Intel Chief Executive Brian Krzanich hasn’t provided much evidence of progress in moving beyond the ailing PC market. But at least some new yardsticks will emerge with this afternoon’s first-quarter results.
The big chip maker last week announced plans to break out numbers for some new operating segments, including more detail on chip sales for smartphones and tablets. Intel has been lusting after that large market for years, but sales were lumped in a catchall “other” segment of the income statement that provided few clues.
Another new reporting segment is the so-called Internet of Things, which includes chips for a wide variety of gear like smartwatches, home appliances, computerized signage, office equipment and more.
Not that either segment will move the needle enough in the first quarter to change the big picture, which is likely to show a drop in profits and little growth. Analysts expect per-share earnings of 37 cents on revenue of $12.8 billion, compared with 40 cents on $12.6 billion a year earlier.
Intel report earnings after market close and will hold a conference call at 5 p.m. ET. Here are some key things to watch:
PC Problems Easing? Intel, whose chips reach just about every corner of the globe, has a knack for finding markets where appetites for computers are still expanding. The global decline in PC shipments also seems to have slowed, in part because some companies upgraded systems to replace those running Microsoft‘s outdated Windows XP operating system.

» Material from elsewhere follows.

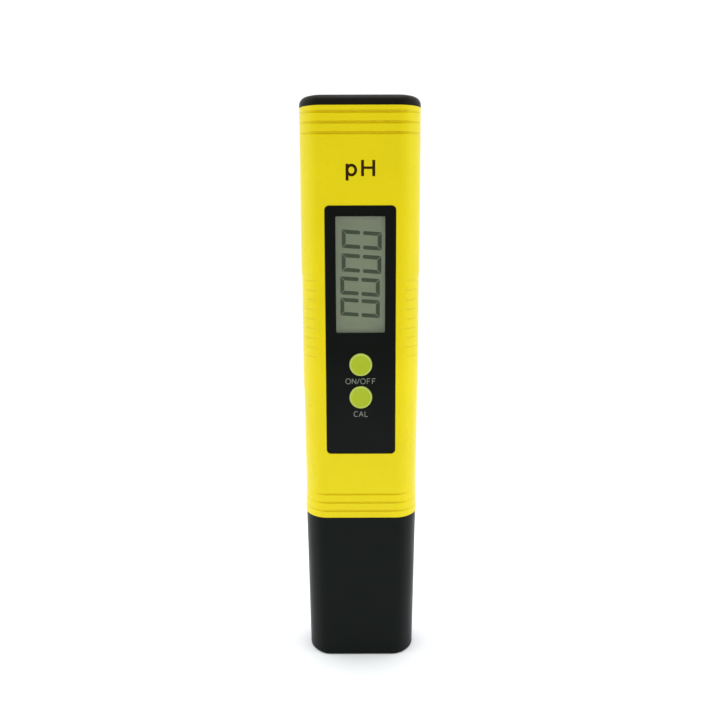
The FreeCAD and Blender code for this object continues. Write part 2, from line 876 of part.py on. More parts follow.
def make_face():
    panel = slab(
        "face_panel",
        f"{PANEL_BACK} + dim.panel_thickness",
        "dim.panel_thickness",
        panel_outline("0"),
        window_outline("0"),
    )
    holes = facing_sketch(panel, f"{PANEL_BACK} + dim.panel_thickness")
    for z in ("dim.power_button_z", "dim.calibrate_button_z"):
        draw_disc(holes, "0", z, "dim.button_hole_radius")
    pocket(panel, holes, "dim.panel_thickness")
    inset = "-dim.fit_gap / 2"
    window = slab(
        "display_window",
        f"{PANEL_BACK} + dim.panel_thickness",
        "dim.panel_thickness + dim.board_gap",
        window_outline(inset),
    )
    rim = draw(
        facing_sketch(window, f"{PANEL_BACK} - dim.board_gap"),
        window_outline("dim.window_rim - dim.fit_gap / 2"),
    )
    pad(window, rim, "dim.window_rim_thickness", other_way=True)


def display_box(half_width, half_height):
    return box(
        f"-({half_width})",
        half_width,
        f"dim.display_z - ({half_height})",
        f"dim.display_z + ({half_height})",
    )


def make_display_frame():
    body = slab(
        "display_frame",
        "dim.display_front",
        f"dim.display_front - {BOARD_FRONT}",
        display_box("dim.display_frame_half_width", "dim.display_frame_half_height"),
        display_box("dim.display_opening_half_width", "dim.display_opening_half_height"),
    )
    hollow = draw(
        facing_sketch(body, BOARD_FRONT),
        display_box(
            "dim.display_frame_half_width - dim.display_frame_wall",
            "dim.display_frame_half_height - dim.display_frame_wall",
        ),
    )
    deep = f"dim.display_front - dim.display_frame_lip - {BOARD_FRONT}"
    pocket(body, hollow, deep, other_way=True)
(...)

Servers a Savior? Intel’s most lucrative business is in data centers, where its chips command even greater market share than in PCs. The wild cards now include demand for Intel processors in other gear used in computer rooms, such as storage and networking equipment, which could aid revenue in Intel’s data-center group.
Tablet Tax: Krzanich has vowed to get Intel into 40 million tablets this year. But manufacturers that select its main chip for such devices face extra costs associated with circuit boards and other components. So Intel is offering those hardware makers ”contra” revenues, or subsidies, which could end up holding down operating income at Intel’s new mobile and communications segment.
New Things vs. Old Things: Before the Internet of Things became a popular turn of phrase, Intel already sold what it called “embedded” processors for various noncomputing applications. Intel’s new “IoT” segment should appear on its first income statement with sizeable revenues, but those numbers might not tell readers much about newer markets like wearable devices.